24 thoughts on “Toni on Trial (1979-1980)

  1. Thanks for this, Mistyfan! I agree with your overall summary that this is not quite one of Jinty’s classics, but it is a good solid story nevertheless as you say. And you can’t complain over Terry Aspin’s art, I really like it a lot every time I see it.

      1. Terry Aspin carried on drawing for girls’ comics I think; maybe as you suggest he left Jinty because of the change of editorship. I’m a bit puzzled about Jim Baikie – he didn’t start drawing for 2000AD until 1983’s Skizz so not sure what he was doing in the interim – more girls’ comics too or not, I wonder?
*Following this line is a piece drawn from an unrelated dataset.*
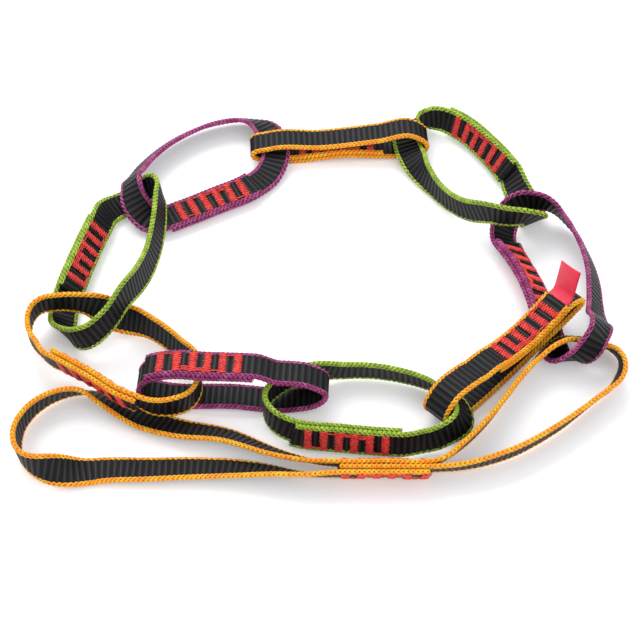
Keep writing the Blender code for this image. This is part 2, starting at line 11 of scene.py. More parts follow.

  2. This sounds very much like ‘No-one cheers for Norah’ from Sandie. Except Norah lived with and uncle and aunt instead of her grandparents, and she was a swimmer instead of an athlete. And Norah had just 12 instalments to solve the mystery of the stolen cup, while Toni had 21. These stories must have had the same writer. He (or she) must have thought: “Over seven years ago and a different comic, who will know I used this story before!”

    1. Thank you. I have found a lot of similarities between stories and wonder if it was the same writer. In several cases it has been confirmed that it is, or not.

    2. I see Norah was drawn by John Armstrong. Was Norah also stigmatised because her mother had been accused of stealing a trophy?

      1. In that story it was the father. And if I remember well, it was not the cup but the prize money.